There is also a very strong visual style and character driven story - how did they start and develop?

TF: There's almost no story in most music games. However, we had great teen memories with band in high school. I want players to love being part of a band. The band is about communicating with other players with music, not through words. It's hard to explain, but you will know if you get into a band. I wanted to share that feeling and want to players to understand that feeling, and hopefully without games, they may have an interest in playing actual musical instruments. The core of this game is about playing drums in the band, and my dream is about increasing real band players from playing the game, and increase the number of metal lovers.

Regarding the actual music, is the whole game an original soundtrack? 

TF: They are all covers from classical music. It's great to have actual recordings in the game like other music games.
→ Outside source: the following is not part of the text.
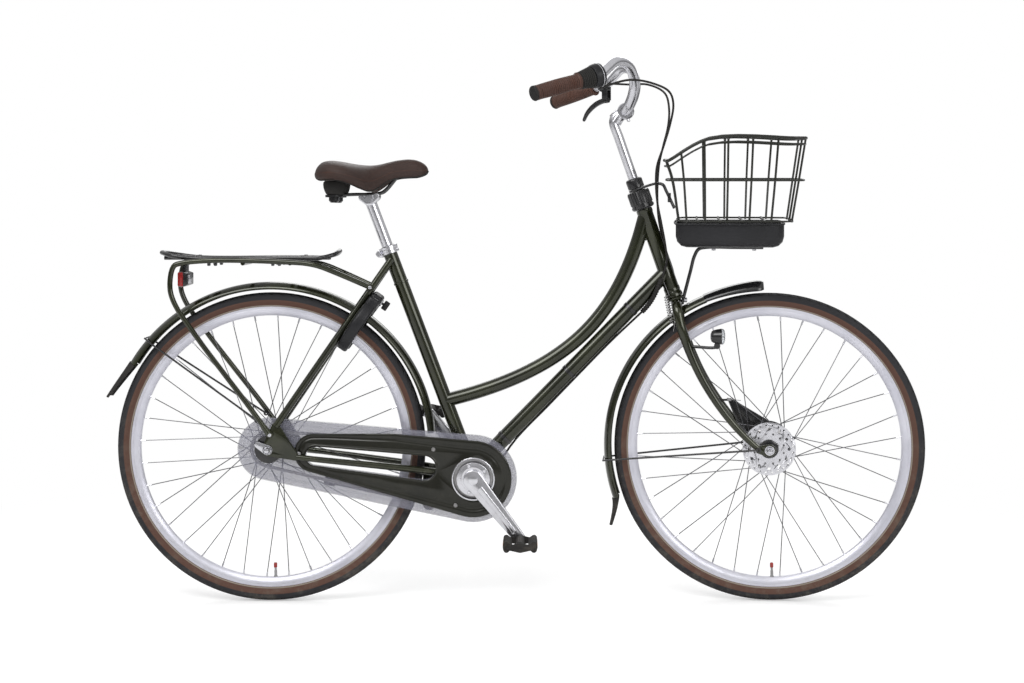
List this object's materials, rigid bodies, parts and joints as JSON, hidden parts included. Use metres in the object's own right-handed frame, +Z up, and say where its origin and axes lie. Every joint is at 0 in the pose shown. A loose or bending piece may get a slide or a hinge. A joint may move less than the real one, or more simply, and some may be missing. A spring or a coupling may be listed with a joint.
{
  "type": "dutch city bike",
  "caption": "Step-through city bicycle with curved twin tubes, full chaincase, mudguards, rear carrier, front wire basket, sprung saddle, ring lock and steerable front end.",
  "frame": {"origin": "ground point in the middle plane, straight below the crank axle, where the bike stands upright on level ground", "axes": "+X towards the front wheel, +Y towards the rider's left, +Z up"},
  "size_m": [1.8617, 0.621, 1.2393],
  "materials": {
    "black": "satin",
    "clear": "clear",
    "leather": "satin",
    "paint": "gloss metallic",
    "red": "gloss",
    "rubber": "matt",
    "silver": "polished",
    "smoke": "translucent",
    "steel": "brushed",
    "wire": "satin"
  },
  "bodies": {
    "root": {"frame": "paint", "headset_collar": "black", "seat_clamp": "steel", "rear_mudguard": "paint", "rear_flap": "black", "rear_guard_stay": "steel", "rear_carrier": "paint", "carrier_platform": "black", "rear_light": "red", "chaincase_shell": "smoke", "chaincase_cover": "paint", "chain": "steel", "right_bracket_cup": "steel", "left_bracket_cup": "steel", "rear_axle": "steel", "ring_lock": "black", "cable_cover": "black"},
    "steering": {"fork": "paint", "headset_cap": "black", "stem": "silver", "handlebar": "silver", "shifter_housing": "black", "right_grip": "leather", "left_grip": "leather", "lever_clamp": "black", "front_mudguard": "paint", "mudguard_nose": "black", "front_flap": "black", "front_guard_stay": "steel", "front_axle": "steel", "front_brake": "black", "basket": "wire", "basket_tray": "black", "basket_bracket": "black", "headlamp": "black", "headlamp_lens": "clear", "brake_cable": "black", "steering_spring": "steel", "shift_cable": "black"},
    "front_wheel": {"front_tyre": "rubber", "front_rim": "silver", "front_hub": "silver"},
    "rear_wheel": {"rear_tyre": "rubber", "rear_rim": "silver", "rear_hub": "steel"},
    "cranks": {"right_crank": "silver", "left_crank": "silver", "chainring": "steel"},
    "right_pedal": {"right_pedal": "rubber"},
    "left_pedal": {"left_pedal": "rubber"},
    "sprocket": {"rear_sprocket": "steel"},
    "kickstand": {"kickstand": "black"},
    "brake_lever": {"brake_lever": "black"},
    "twist_grip": {"twist_grip": "leather"},
    "seat_post": {"seat_post": "silver"},
    "saddle": {"saddle_rails": "silver", "saddle": "leather", "right_elastomer": "rubber", "left_elastomer": "rubber"},
    "lock_bolt": {"lock_bolt": "steel"}
  },
  "joints": [
    {"name": "steering", "type": "hinge", "parent": "root", "child": "steering", "pos_m": [0.455, 0, 0.706], "axis": [-0.3305, 0, 0.9438], "range_deg": [-45, 55], "deforming": ["shift_cable", "brake_cable", "steering_spring"]},
    {"name": "front_wheel_spin", "type": "hinge", "parent": "steering", "child": "front_wheel", "pos_m": [0.67301, -0.00855, 0.35196], "axis": [0.0905, 0.9954, 0.0317], "continuous": true},
    {"name": "rear_wheel_spin", "type": "hinge", "parent": "root", "child": "rear_wheel", "pos_m": [-0.4626, 0, 0.3521], "axis": [0, 1, 0], "continuous": true},
    {"name": "crank_spin", "type": "hinge", "parent": "root", "child": "cranks", "pos_m": [0, 0, 0.285], "axis": [0, 1, 0], "continuous": true},
    {"name": "sprocket_spin", "type": "hinge", "parent": "root", "child": "sprocket", "pos_m": [-0.4626, 0, 0.3521], "axis": [0, 1, 0], "continuous": true},
    {"name": "right_pedal_spin", "type": "hinge", "parent": "cranks", "child": "right_pedal", "pos_m": [0.10606, -0.12, 0.15214], "axis": [0, 1, 0], "continuous": true},
    {"name": "left_pedal_spin", "type": "hinge", "parent": "cranks", "child": "left_pedal", "pos_m": [-0.10606, 0.12, 0.41786], "axis": [0, 1, 0], "continuous": true},
    {"name": "kickstand_swing", "type": "hinge", "parent": "root", "child": "kickstand", "pos_m": [-0.105, 0.05044, 0.213], "axis": [0, -0.9135, -0.4067], "range_deg": [0, 95]},
    {"name": "brake_lever_pull", "type": "hinge", "parent": "steering", "child": "brake_lever", "pos_m": [0.31303, 0.208, 1.1561], "axis": [-0.6488, -0.7606, -0.025], "range_deg": [0, 12], "stiffness_Nm_per_rad": 8, "springref_deg": -2.86},
    {"name": "gear_twist", "type": "hinge", "parent": "steering", "child": "twist_grip", "pos_m": [0.28328, -0.20373, 1.18678], "axis": [-0.8372, -0.4766, -0.2683], "range_deg": [-30, 30]},
    {"name": "seat_height", "type": "slide", "parent": "root", "child": "seat_post", "axis": [-0.3535, 0, 0.9354], "range_m": [-0.07, 0.08]},
    {"name": "saddle_tilt", "type": "hinge", "parent": "seat_post", "child": "saddle", "pos_m": [-0.23895, 0, 0.91736], "axis": [0, 1, 0], "range_deg": [-4, 4]},
    {"name": "lock_close", "type": "hinge", "parent": "root", "child": "lock_bolt", "pos_m": [-0.26255, 0, 0.63325], "axis": [0.8251, 0, -0.565], "range_deg": [0, 75]}
  ],
  "couplings": [
    {"joint": "sprocket_spin", "follows": "crank_spin", "ratio": 2}
  ]
}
However, my focus in Gal Metal is 'Build your rhythms as you like". Therefore we haven't use any existing sound tracks, which allows players to think and build their favorite rhythms. Again, building and improving music is one of the big core ideas of my design and I really want players to feel this. Additionally, people don't like to play unknown songs so I picked famous classical pieces from the past 400 years, which are no doubt recognised as 'great pieces of music'. Because they are famous, the player should be aware of how and when they build up in the song. The player may have instant ideas about what to do immediately. 

Did you ever consider crowdfunding for this project?

TF: Not at all. Crowdfunding is about marketing, in my opinion. There's no need to go to crowdfunding if the team has enough budget to make games and do the marketing. I need both to make my game be known to the public. This is the main reason why I belong to a publisher (and platform) rather than building my own studio. 

It must be exciting working on such a new console and utilizing its unique features - when did communication with Nintendo start? 

TF: Very recently. I have to make sure my idea works on game properly and my presentation docs to Nintendo are not just a dream but something about to happen. Being a producer for a big publisher, I personally saw a lot of great presentations with brilliant documentations from developers and games that have never come out and melted millions of dollars for nothing. I am sure they're going through lots of presentations million of times more than me, so I am very much prepared to start. 

What were your favorite Nintendo games growing up? 

TF: All of the Game & Watch series! I had them all and died to play them all! Of course Mario Brothers (in Arcade) and Donkey Kong (in Arcade) stole my heart and coins!

Thank you so much for your time, and we look forward to seeing more of Gal Metal soon.